====== Information shown ======
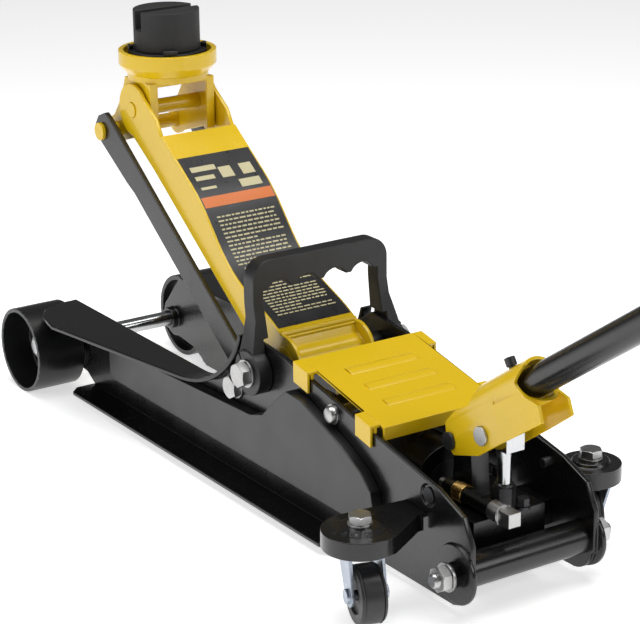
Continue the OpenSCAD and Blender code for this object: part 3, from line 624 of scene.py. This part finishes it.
foil_black = wire_in(
    "foil_black", moulded,
    {"Tint": (0.016, 0.016, 0.017, 1), "Dust": (0.05, 0.05, 0.05, 1), "Gloss": 0.3, "Spread": 0.2},
    0.05,
)
foil_orange = wire_in(
    "foil_orange", moulded,
    {"Tint": (0.72, 0.16, 0.01, 1), "Dust": (0.5, 0.2, 0.06, 1), "Gloss": 0.32, "Spread": 0.2}, 0.05,
)
foil_pale = wire_in(
    "foil_pale", moulded,
    {"Tint": (0.62, 0.56, 0.33, 1), "Dust": (0.4, 0.37, 0.25, 1), "Gloss": 0.34, "Spread": 0.2}, 0.05,
)
laid("back_foil", [(128, 0, 204, 76)], 0.25 * mm, foil_black, "black_paint")
laid("foil_bar", [(176, 0, 11, 74)], 0.42 * mm, foil_orange, "yellow_paint")
chance = random.Random(7)
marks = []
for row in range(30):
    along = 160 - row * 4.1
    if 92 < along < 110:
        continue
    side = -30.0
    while side < 29:
        width = chance.uniform(2.2, 6.5)
        if row % 7 == 6 and side > chance.uniform(-5, 20):
            break
        marks.append((along, min(side + width / 2, 29), 1.5, width))
        side += width + 1.4
marks += [(101, -22 + 11 * step, 11, 8) for step in range(5)]
marks += [
    (206, 2, 13, 13), (206, 24, 13, 13), (190, 20, 9, 22), (214, -19, 6, 26), (203, -22, 5, 20),
    (191, -24, 3, 16),
]
laid("foil_marks", marks, 0.42 * mm, foil_pale, "yellow_paint")
lip = disc(on_back(19 * mm, 0, -0.6 * mm), Y, 3.0 * mm, -40 * mm, 40 * mm, 2.4 * mm, 24)
shown("back_lip", lip, "arm", slot_of["lift_arm"], yellow_gloss)


# ---------------------------------------------------------------- parallel links
# Two flat bars beside the arm, sprayed black, that keep the saddle level as it rises.
# They swing on the link bolts below and on one painted cross pin at the carrier.
for side in ("left", "right"):
    softened(f"link_{side}", 0.7 * mm, black_gloss)
softened("link_pin", 0.4 * mm, yellow_gloss)


# ---------------------------------------------------------------- saddle and its carrier
# The carrier is a folded yellow cradle. A dark cast saddle turns in it, and a plain
# black rubber pad with one deep slot lies loose on the saddle.
rubber = wire_in(
    "rubber", moulded,
    {"Tint": (0.008, 0.008, 0.0085, 1), "Dust": (0.05, 0.049, 0.048, 1), "Gloss": 0.62, "Spread": 0.35,
     "Grain": 1100.0},
    0.6, 0.0005,
)
softened("saddle_carrier", 0.7 * mm, yellow_gloss)
softened("saddle", 0.6 * mm, dark_steel)
softened("rubber_pad", 0.7 * mm, rubber)


# ---------------------------------------------------------------- power unit
# A cast block, the cylinder and the tank behind it, all sprayed black, with a polished
# ram, a forged crosshead and two drawn coil springs that pull the ram back.
spring_steel = wire_in(
    "spring_steel", metal,
    {"Tint": (0.2, 0.2, 0.205, 1), "Stain": (0.06, 0.055, 0.05, 1), "Gloss": 0.34, "Spread": 0.6}, 0.1,
    Metallic=1.0,
)


def coil(start, end, radius, wire, turns):
    """A helical spring between two points, its wire capped at both ends."""
    axis = (end - start).normalized()
    aside = Vector((-axis.z, 0, axis.x)) if abs(axis.y) < 0.5 else X.copy()
    steps = int(20 * turns)
    bm = bmesh.new()
    ring = bmesh.ops.create_circle(
        bm, cap_ends=False, segments=8, radius=wire,
        matrix=Matrix.Translation(start + aside * radius)
        @ axis.cross(aside).to_track_quat("Z", "Y").to_matrix().to_4x4(),
    )
    edges = list({edge for vert in ring["verts"] for edge in vert.link_edges})
    bmesh.ops.spin(bm, geom=ring["verts"] + edges, cent=start, axis=axis, dvec=(end - start) / steps,
                   angle=math.tau * turns, steps=steps)
    bmesh.ops.holes_fill(bm, edges=[edge for edge in bm.edges if edge.is_boundary], sides=0)
    bmesh.ops.recalc_face_normals(bm, faces=bm.faces)
    return bm


softened("power_block", 0.6 * mm, black_gloss)
softened("reservoir", 0.4 * mm, black_gloss)
softened("cylinder", 0.4 * mm, dark_steel)
softened("ram", 0.3 * mm, chrome)
softened("crosshead", 0.1 * mm, dark_steel, 1)
for side in ("left", "right"):
    low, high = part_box(f"spring_{side}")
    start = Vector((low.x, (low.y + high.y) / 2, (low.z + high.z) / 2))
    end = Vector((high.x, start.y, start.z))
    wound = joined(
        coil(start + X * 10 * mm, end - X * 10 * mm, 5.2 * mm, 1.15 * mm, 44),
        disc(start, X, 1.6 * mm, 0, 14 * mm, 0.3 * mm, 16),
        disc(end, -X, 1.6 * mm, 0, 14 * mm, 0.3 * mm, 16),
    )
    whole = shown(f"spring_{side}_wound", wound, None, slot_of[f"spring_{side}"], spring_steel,
                  f"spring_{side}")
    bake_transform(whole)


# ---------------------------------------------------------------- pump and release valve
# A hexagonal gland guides the polished plunger. Beside it the release spindle turns in a
# sleeve with a brass-coloured spring wound round it.
softened("pump_lug", 0.6 * mm, black_gloss)
softened("pump_plunger", 0.3 * mm, chrome)
softened("release_sleeve", 0.3 * mm, black_gloss)
softened("release_spindle", 0.5 * mm, bright_zinc)
low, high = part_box("pump_gland")
foot = Vector(((low.x + high.x) / 2, (low.y + high.y) / 2, low.z))
shown("pump_gland_finished", copied("pump_gland"), "chassis", slot_of["pump_gland"], dark_steel,
      "pump_gland")
brass = wire_in(
    "brass_wire", metal,
    {"Tint": (0.55, 0.36, 0.12, 1), "Stain": (0.25, 0.15, 0.05, 1), "Gloss": 0.3, "Spread": 0.5}, 0.1,
    Metallic=1.0,
)
low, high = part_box("release_sleeve")
spot = Vector((low.x, centre("release_spindle").y, centre("release_spindle").z))
shown("release_coil", coil(spot + X * 14 * mm, spot + X * 27 * mm, 7.4 * mm, 0.9 * mm, 6), "chassis",
      slot_of["release_spindle"], brass)
plug = Vector((foot.x + 6 * mm, foot.y + 15 * mm, foot.z))
shown("block_plug",
      joined(disc(plug, Z, 6 * mm, -0.5 * mm, 2 * mm), hexagon(plug, Z, 9 * mm, 2 * mm, 9 * mm)),
      "chassis", slot_of["pump_gland"], dark_steel)


# ---------------------------------------------------------------- casters
# Black brackets welded to the plates carry bluish zinc forks on king bolts. The wheels
# are hard moulded rollers with a smooth rounded tread.
fork_zinc = wire_in(
    "fork_zinc", metal,
    {"Tint": (0.42, 0.47, 0.55, 1), "Stain": (0.2, 0.21, 0.22, 1), "Gloss": 0.36, "Spread": 0.5}, 0.12,
    Metallic=1.0,
)
tread = wire_in(
    "tread", moulded,
    {"Tint": (0.012, 0.012, 0.0125, 1), "Dust": (0.06, 0.058, 0.055, 1), "Gloss": 0.4, "Spread": 0.3}, 0.2,
)
for side in ("left", "right"):
    softened(f"caster_bracket_{side}", 0.7 * mm, black_gloss)
    softened(f"caster_fork_{side}", 0.4 * mm, fork_zinc)
    softened(f"caster_wheel_{side}", 1.2 * mm, tread, 3)
    low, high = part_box(f"king_bolt_{side}")
    foot = Vector(((low.x + high.x) / 2, (low.y + high.y) / 2, low.z))
    king = joined(
        disc(foot, Z, 6 * mm, 0, 24 * mm), disc(foot, Z, 9 * mm, 0, 5 * mm),
        disc(foot, Z, 10 * mm, 23 * mm, 25 * mm), hexagon(foot, Z, 17 * mm, 25 * mm, 32 * mm),
    )
    shown(f"king_bolt_{side}_finished", king, "chassis", slot_of[f"king_bolt_{side}"], bright_zinc,
          f"king_bolt_{side}")


# ---------------------------------------------------------------- cover
# A pressed yellow sheet over the rear of the frame. Its four tabs fold down outside the
# plates, soft ribs stiffen it, and its rear edge is turned down.
softened("cover_plate", 0.5 * mm, yellow_gloss)


# ---------------------------------------------------------------- handle socket
# A folded yellow hood and a tube welded into it rock on the lug's pin. The second pin
# works the plunger and a dark set screw grips the handle.
softened("socket_hood", 0.5 * mm, yellow_gloss)
softened("socket_sleeve", 0.4 * mm, yellow_gloss)
softened("socket_pin", 0.4 * mm, dark_steel)
softened("pump_pin", 0.4 * mm, bright_zinc)
softened("lock_screw", 0.3 * mm, dark_steel)


# ---------------------------------------------------------------- handle
# A black steel tube slides into the socket. A plain soft grip is pushed over its end,
# with its rims rounded over.
softened("handle_tube", 0.4 * mm, black_gloss)
softened("handle_grip", 0.6 * mm, rubber)

low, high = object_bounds()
======
Problem to solve ▸
Copy down every line of the material above that includes the string "whole".

Solution to the exercise ▸
    whole = shown(f"spring_{side}_wound", wound, None, slot_of[f"spring_{side}"], spring_steel,
    bake_transform(whole)